米民主党議員グループ、関税制度の「抜け穴」廃止をバイデン氏に要請
9月11日、米下院民主党議員の多数グループが、バイデン大統領宛て書簡で、低価格品の輸入小包に関税を免除する制度上の「抜け穴」をふさぐための権限行使を要請した。写真は北京で2020年撮影(2024年 ロイター/Aly Song)
David Lawder
[ワシントン 11日 ロイター] - 米下院民主党議員の多数グループが11日、バイデン大統領宛て書簡で、低価格品の輸入小包に関税を免除する制度上の「抜け穴」をふさぐための権限行使を要請した。
問題視されているのは、価格800ドル以下の個人宛て小包を免税し、税関検査も不要とする「デミニミス」ルール。この仕組みを巧みに利用して成長を続けているのは、中国の電子商取引企業「SHEIN(シーイン)」やPDDホールディングス傘下の「Temu(ティームー)」などで、合成麻薬「フェンタニル」の密輸に悪用されていることも大きな懸念要素という。

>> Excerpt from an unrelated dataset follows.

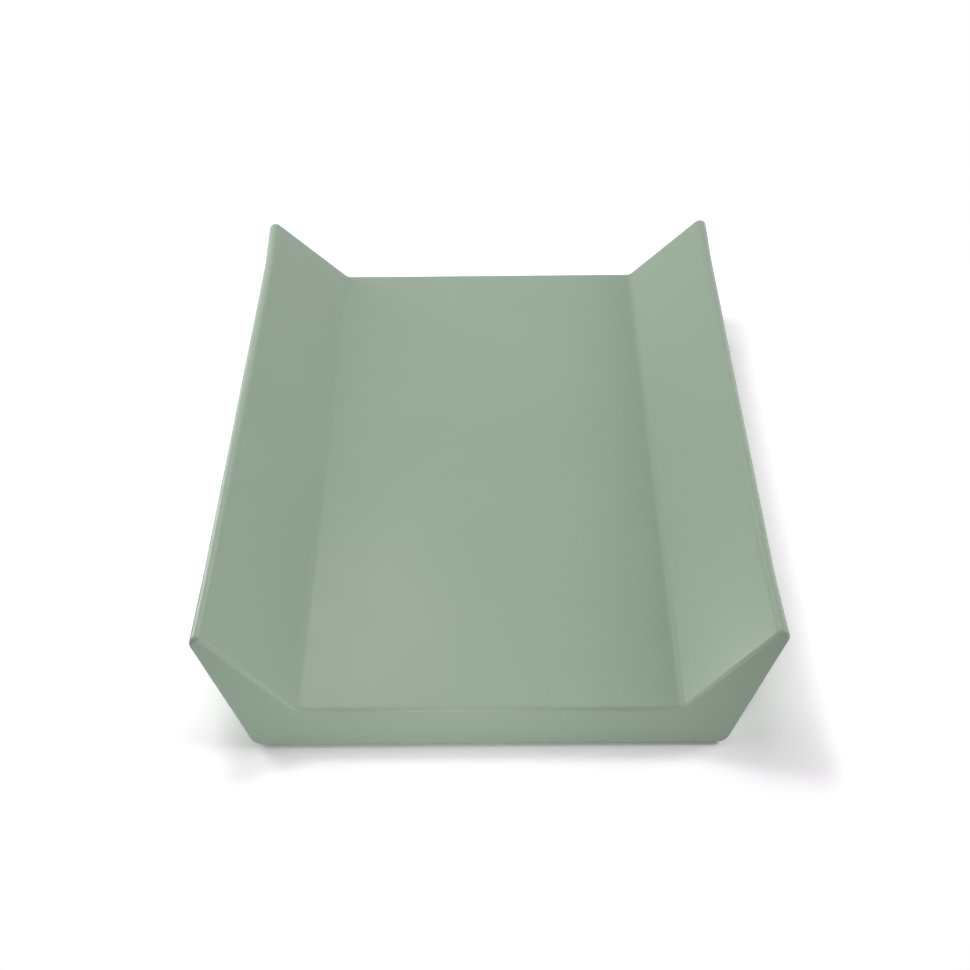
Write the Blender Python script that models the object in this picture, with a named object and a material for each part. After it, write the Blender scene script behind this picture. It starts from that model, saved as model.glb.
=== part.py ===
"""Soft moulded changing mat with two raised side wings, as separate pieces.

+X points to the right wing, +Y to the far end and +Z up. The origin lies on the
resting plane, under the middle of the mat. All lengths are in metres.
"""

import math
from typing import NamedTuple

import bmesh
import bpy
from mathutils import Vector

# Overall sizes
OVERALL_WIDTH = 0.500  # across the outermost lines of the two rims
OVERALL_LENGTH = 0.700  # end to end, at the widest line just above the underside
OVERALL_HEIGHT = 0.120  # resting plane to the top of the rims

# Cross-section, given at its sharp corners before they are rounded
LYING_HEIGHT = 0.0435  # resting plane to the lying face
LYING_WIDTH = 0.334  # between the corners where the wings start to rise
BASE_WIDTH = 0.4105  # between the outer corners of the underside
RIM_RADIUS = 0.007  # roll over the top of each wing
CREASE_RADIUS = 0.010  # hollow where a wing meets the lying face
BASE_EDGE_RADIUS = 0.012  # long lower edges

# Ends
END_DRAFT = math.radians(7.0)  # each end leans inwards as it rises
LYING_END_RADIUS = 0.0016  # edge between the lying side and an end
CORNER_RADIUS = 0.003  # foot of the upright corners, which sharpen towards the rim
BASE_END_RADIUS = 0.005  # edge between the underside and an end
LARGEST_ROUND_SHARE = 0.8  # of the skin's thickness that an edge of it may be rounded

# Skins, foam and the bond between them
SKIN_THICKNESS = 0.002
BOND_GAP = 0.0003  # bond line between any two pieces
WING_LAND = 0.002  # flat strip of wing foam beside the crease

# Anti-slip pads, set into shallow round recesses of the underside
PAD_RADIUS = 0.020
PAD_THICKNESS = 0.0017
PAD_EDGE_RADIUS = 0.0007
PAD_RECESS_DEPTH = 0.0008
PAD_SIDE_MARGIN = 0.055  # outer corner of the underside to a pad's centre
PAD_END_MARGIN = 0.060  # end of the mat to a pad's centre

CUT_OVERRUN = 0.010  # how far a cutter runs past what it cuts
MERGE_DISTANCE = 1e-6

# Counts of facets
RIM_STEPS = 12
CREASE_STEPS = 6
BASE_EDGE_STEPS = 6
END_STEPS = 4
PAD_STEPS = 32
PAD_EDGE_STEPS = 3

SHARP_ANGLE = math.radians(35)

# Sizes that follow from the ones above
UNDERSIDE_HEIGHT = PAD_THICKNESS + BOND_GAP - PAD_RECESS_DEPTH
FOAM_DEPTH = SKIN_THICKNESS + BOND_GAP
TOP_END_RADIUS = min(LYING_END_RADIUS, SKIN_THICKNESS * LARGEST_ROUND_SHARE)


class OutlinePoint(NamedTuple):
    """A point of the cross-section, the way out of the mat there, and its end radius."""

    x: float
    z: float
    out_x: float
    out_z: float
    end_radius: float

    def inset(self, depth):
        return OutlinePoint(
            self.x - self.out_x * depth,
            self.z - self.out_z * depth,
            self.out_x,
            self.out_z,
            max(self.end_radius - depth, 0.0),
        )

    def along(self, distance):
        """The point moved along the surface, in the direction that the outline runs."""
        return self._replace(
            x=self.x - self.out_z * distance, z=self.z + self.out_x * distance
        )

    def mirrored(self):
        return self._replace(x=-self.x, out_x=-self.out_x)


def inset(outline, depth):
    return [point.inset(depth) for point in outline]


def mirrored(outline):
    return [point.mirrored() for point in reversed(outline)]


def arc(centre, radius, start, end, steps, end_radii, hollow=False):
    """Outline points on an arc, where start and end are the angles of the outward way."""
    side = -1.0 if hollow else 1.0
    points = []
    for step in range(steps + 1):
        share = step / steps
        angle = start + (end - start) * share
        way = Vector((math.cos(angle), math.sin(angle)))
        place = Vector(centre) + way * radius * side
        end_radius = end_radii[0] + (end_radii[1] - end_radii[0]) * share
        points.append(OutlinePoint(place.x, place.y, way.x, way.y, end_radius))
    return points


def tangent_angle(corner, centre, radius, side):
    """Direction of the line from a corner that touches a circle on one side."""
    reach = Vector(centre) - Vector(corner)
    return math.atan2(reach.y, reach.x) + side * math.asin(radius / reach.length)


def right_half():
    """The right half of the cross-section: its lower and its upper run of points."""
    down = -math.pi / 2
    up = math.pi / 2
    rim_centre = (OVERALL_WIDTH / 2 - RIM_RADIUS, OVERALL_HEIGHT - RIM_RADIUS)

    base_corner = (BASE_WIDTH / 2, UNDERSIDE_HEIGHT)
    wall_way = tangent_angle(base_corner, rim_centre, RIM_RADIUS, -1) - up
    base_run = BASE_EDGE_RADIUS * math.tan((wall_way - down) / 2)
    base_centre = (base_corner[0] - base_run, UNDERSIDE_HEIGHT + BASE_EDGE_RADIUS)
    base_edge = arc(
        base_centre, BASE_EDGE_RADIUS, down, wall_way, BASE_EDGE_STEPS,
        (BASE_END_RADIUS, CORNER_RADIUS),
    )

    crease_corner = (LYING_WIDTH / 2, LYING_HEIGHT)
    slope_way = tangent_angle(crease_corner, rim_centre, RIM_RADIUS, 1) + up
    crease_run = CREASE_RADIUS * math.tan((slope_way - up) / 2)
    crease_centre = (crease_corner[0] - crease_run, LYING_HEIGHT + CREASE_RADIUS)
    top_end_radii = (TOP_END_RADIUS, TOP_END_RADIUS)
    rim = arc(rim_centre, RIM_RADIUS, wall_way, slope_way, RIM_STEPS, top_end_radii)
    crease = arc(
        crease_centre, CREASE_RADIUS, slope_way, up, CREASE_STEPS, top_end_radii, hollow=True
    )
    wall_top = rim[0].along(-BOND_GAP)
    return base_edge + [wall_top], rim + crease


def end_height_loss(z):
    """How far an end has leaned in at a height."""
    return math.tan(END_DRAFT) * (z - UNDERSIDE_HEIGHT - BASE_END_RADIUS)


def ring(bm, outline, end_depth, end, turn):
    """One ring of vertices near an end: turn 0 is on the sides, a quarter turn on the end."""
    vertices = []
    for point in outline:
        drawn = point.inset(point.end_radius * (1 - math.cos(turn)))
        face = OVERALL_LENGTH / 2 - end_height_loss(drawn.z)
        face -= end_depth / math.cos(END_DRAFT)
        y = end * (face - point.end_radius * (1 - math.sin(turn)))
        vertices.append(bm.verts.new((drawn.x, y, drawn.z)))
    return vertices


def cap_whole(bm, end_ring):
    bm.faces.new(end_ring)


def cap_strip(bm, end_ring):
    """Closes the end of a bent strip, whose outline runs out on one side and back on the other."""
    for index in range(len(end_ring) // 2 - 1):
        partner = len(end_ring) - 1 - index
        bm.faces.new(
            (end_ring[index], end_ring[index + 1], end_ring[partner - 1], end_ring[partner])
        )


def lofted(name, outline, end_depth, cap=cap_whole):
    """A closed solid with the outline as its section, and both ends rounded off."""
    bm = bmesh.new()
    quarter = math.pi / 2
    turns = [quarter * (1 - step / END_STEPS) for step in range(END_STEPS + 1)]
    rings = [ring(bm, outline, end_depth, -1, turn) for turn in turns]
    rings += [ring(bm, outline, end_depth, 1, turn) for turn in reversed(turns)]
    for first, second in zip(rings, rings[1:]):
        for index in range(len(outline)):
            following = (index + 1) % len(outline)
            bm.faces.new((first[index], first[following], second[following], second[index]))
    cap(bm, rings[0])
    cap(bm, rings[-1])
    bmesh.ops.remove_doubles(bm, verts=bm.verts, dist=MERGE_DISTANCE)
    bmesh.ops.recalc_face_normals(bm, faces=bm.faces)
    return finished(name, bm)


def turned(name, profile, steps):
    """A closed solid of revolution from (radius, height) pairs that start and end on its axis."""
    bm = bmesh.new()
    line = [bm.verts.new((radius, 0, height)) for radius, height in profile]
    edges = [bm.edges.new(pair) for pair in zip(line, line[1:])]
    bmesh.ops.spin(
        bm, geom=line + edges, cent=(0, 0, 0), axis=(0, 0, 1), angle=2 * math.pi,
        steps=steps, use_merge=True,
    )
    bmesh.ops.remove_doubles(bm, verts=bm.verts, dist=MERGE_DISTANCE)
    bmesh.ops.recalc_face_normals(bm, faces=bm.faces)
    return finished(name, bm)


def finished(name, bm):
    mesh = bpy.data.meshes.new(name)
    bm.to_mesh(mesh)
    bm.free()
    mesh.shade_smooth()
    mesh.set_sharp_from_angle(angle=SHARP_ANGLE)
    piece = bpy.data.objects.new(name, mesh)
    bpy.context.collection.objects.link(piece)
    return piece


def material(name, colour, roughness):
    surface = bpy.data.materials.new(name)
    surface.use_nodes = True
    shader = surface.node_tree.nodes["Principled BSDF"]
    shader.inputs["Base Color"].default_value = (*colour, 1.0)
    shader.inputs["Roughness"].default_value = roughness
    shader.inputs["Metallic"].default_value = 0.0
    return surface


def skin_material():
    return material("soft_touch_sage_skin", (0.335, 0.425, 0.335), 0.55)


def foam_material():
    return material("cream_foam", (0.78, 0.71, 0.55), 0.95)


def pad_material():
    return material("grey_green_anti_slip_rubber", (0.13, 0.16, 0.13), 0.80)


def cut(piece, cutter):
    cutter.hide_render = True
    cutter.display_type = "WIRE"
    boolean = piece.modifiers.new(cutter.name, "BOOLEAN")
    boolean.operation = "DIFFERENCE"
    boolean.solver = "EXACT"
    boolean.object = cutter


def top_skin(upper):
    """Skin of the lying side: floor, inner wing faces and over both rims."""
    outer = upper + mirrored(upper)
    inner = [point._replace(end_radius=0.0) for point in inset(outer, SKIN_THICKNESS)]
    return lofted("top_skin", outer + inner[::-1], 0.0, cap=cap_strip)


def lower_skin(lower, upper):
    """Open tray of skin: underside, outer walls and the two ends, up to the seam."""
    wall_top = lower[-1].inset(FOAM_DEPTH)
    lid_half = [wall_top] + inset(upper, FOAM_DEPTH)
    lid = lid_half + mirrored(lid_half)
    lid = [point._replace(end_radius=0.0) for point in lid]
    tray = lofted("lower_skin", mirrored(lower) + lower + lid, 0.0)

    inner = inset(lower, SKIN_THICKNESS)
    mouth = inner[-1].along(OVERALL_HEIGHT + CUT_OVERRUN - inner[-1].z)
    cavity = lofted("lower_skin_cavity", mirrored(inner + [mouth]) + inner + [mouth], SKIN_THICKNESS)
    cut(tray, cavity)
    return tray


def joint_half_width(upper):
    """Half the width between the two glue faces, from the foot of the crease."""
    return upper[-1].x - WING_LAND


def glue_line(x):
    """The low and the high end of an upright line through the base, on the mat's surfaces."""
    low = OutlinePoint(x, UNDERSIDE_HEIGHT, 0.0, -1.0, BASE_END_RADIUS)
    high = OutlinePoint(x, LYING_HEIGHT, 0.0, 1.0, TOP_END_RADIUS)
    return low, high


def base_foam_core(upper):
    """Slab of foam under the lying face, between the two glue faces."""
    low, high = glue_line(joint_half_width(upper) - BOND_GAP / 2)
    right = inset([low, high], FOAM_DEPTH)
    return lofted("base_foam_core", mirrored(right) + right, FOAM_DEPTH)


def wing_outline(lower, upper):
    """Section of the right wing's foam, outside the glue face."""
    low, high = glue_line(joint_half_width(upper) + BOND_GAP / 2)
    base_edge = lower[:-1]
    return inset([low] + base_edge + upper + [high], FOAM_DEPTH)


def pad_profile():
    """Half section of a pad: flat on both sides, with its lower edge rounded."""
    profile = [(0.0, PAD_THICKNESS), (PAD_RADIUS, PAD_THICKNESS)]
    for step in range(PAD_EDGE_STEPS + 1):
        turn = math.pi / 2 * step / PAD_EDGE_STEPS
        radius = PAD_RADIUS - PAD_EDGE_RADIUS * (1 - math.cos(turn))
        profile.append((radius, PAD_EDGE_RADIUS * (1 - math.sin(turn))))
    profile.append((0.0, 0.0))
    return profile


def recess_profile():
    """Half section of the cutter for a pad's recess."""
    radius = PAD_RADIUS + BOND_GAP
    roof = UNDERSIDE_HEIGHT + PAD_RECESS_DEPTH
    floor = -CUT_OVERRUN
    return [(0.0, roof), (radius, roof), (radius, floor), (0.0, floor)]


def pad_places():
    """The four pads by name, each with its place on the resting plane."""
    x = BASE_WIDTH / 2 - PAD_SIDE_MARGIN
    y = OVERALL_LENGTH / 2 - PAD_END_MARGIN
    places = {}
    for end, end_side in (("front", -1), ("rear", 1)):
        for side, x_side in (("left", -1), ("right", 1)):
            places[f"anti_slip_pad_{end}_{side}"] = (x * x_side, y * end_side, 0.0)
    return places


def build():
    for old in list(bpy.data.objects):
        bpy.data.objects.remove(old)
    mat = bpy.data.objects.new("changing_mat", None)
    bpy.context.collection.objects.link(mat)

    lower, upper = right_half()
    skin = skin_material()
    foam = foam_material()
    rubber = pad_material()

    tray = lower_skin(lower, upper)
    right_wing = wing_outline(lower, upper)
    pieces = [
        (top_skin(upper), skin),
        (tray, skin),
        (base_foam_core(upper), foam),
        (lofted("right_wing_foam_core", right_wing, FOAM_DEPTH), foam),
        (lofted("left_wing_foam_core", mirrored(right_wing), FOAM_DEPTH), foam),
    ]
    for name, place in pad_places().items():
        pad = turned(name, pad_profile(), PAD_STEPS)
        pad.location = place
        pieces.append((pad, rubber))
        recess = turned(f"{name}_recess", recess_profile(), PAD_STEPS)
        recess.location = place
        cut(tray, recess)

    for piece, surface in pieces:
        piece.data.materials.append(surface)
        piece.parent = mat


build()
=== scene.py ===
"""Looks of a soft moulded changing mat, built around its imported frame.

The mat is a soft-touch skin in two halves over three pieces of foam, and lies on four
rubber pads. All lengths are in metres: +X points to the right wing, +Y to the far end
and +Z up, from the resting plane under the middle of the mat.
"""

import math
from typing import NamedTuple

import bmesh
import bpy
import numpy as np
from mathutils import Matrix, Vector, noise


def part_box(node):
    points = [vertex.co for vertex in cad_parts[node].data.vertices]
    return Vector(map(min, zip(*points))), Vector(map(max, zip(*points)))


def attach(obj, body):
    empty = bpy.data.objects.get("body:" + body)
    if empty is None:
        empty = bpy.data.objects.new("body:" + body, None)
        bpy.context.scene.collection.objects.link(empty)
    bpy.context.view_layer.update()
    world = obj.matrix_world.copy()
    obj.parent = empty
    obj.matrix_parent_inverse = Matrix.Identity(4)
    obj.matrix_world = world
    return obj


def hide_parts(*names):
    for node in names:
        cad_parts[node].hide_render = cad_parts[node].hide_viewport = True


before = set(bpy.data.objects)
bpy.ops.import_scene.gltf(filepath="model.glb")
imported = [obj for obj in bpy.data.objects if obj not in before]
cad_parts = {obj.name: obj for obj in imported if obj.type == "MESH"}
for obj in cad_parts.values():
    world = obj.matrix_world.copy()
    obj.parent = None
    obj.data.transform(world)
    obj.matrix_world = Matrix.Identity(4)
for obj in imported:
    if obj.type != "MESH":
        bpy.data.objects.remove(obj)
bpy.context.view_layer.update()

MM = 0.001

# Sizes read from the frame
skin_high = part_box("top_skin")[1]
tray_low, tray_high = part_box("lower_skin")
HALF_WIDTH = skin_high.x
HALF_LENGTH = tray_high.y
TOP_HEIGHT = skin_high.z
UNDERSIDE_HEIGHT = tray_low.z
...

民主党議員グループは「デミニミスの抜け穴をふさぐ緊急性は看過できない。デミニミスのせいで検査をくぐり抜けた、オンライン経由の虚偽表示されたフェンタニル添加錠剤が米国民の手元に届き、死者が発生し続けている」と主張し、特に中国からのデミニミスでの輸入はウイグル強制労働防止法や通商法301条などの適用回避につながっていると訴えた。
全米繊維団体協議会も、シーインなどからのファストファッション系電子商取引業者からのデミニミスでの輸入は、多くの中国製繊維製品に科される通商法301条の制裁関税をすり抜け、昨年だけで米国内の18カ所前後の工場を閉鎖に追い込んだと述べた。
米通関当局のデータなどによると、昨年のデミニミスでの輸入額は234億ドルと2014年以降で2倍以上に膨らみ、品目別で主にメキシコからの中型ピックアップトラック輸入額を上回っている。
また中国からのデミニミス輸入額も同じ期間にやはり2倍を超える増加となり、昨年は46億ドルに達した。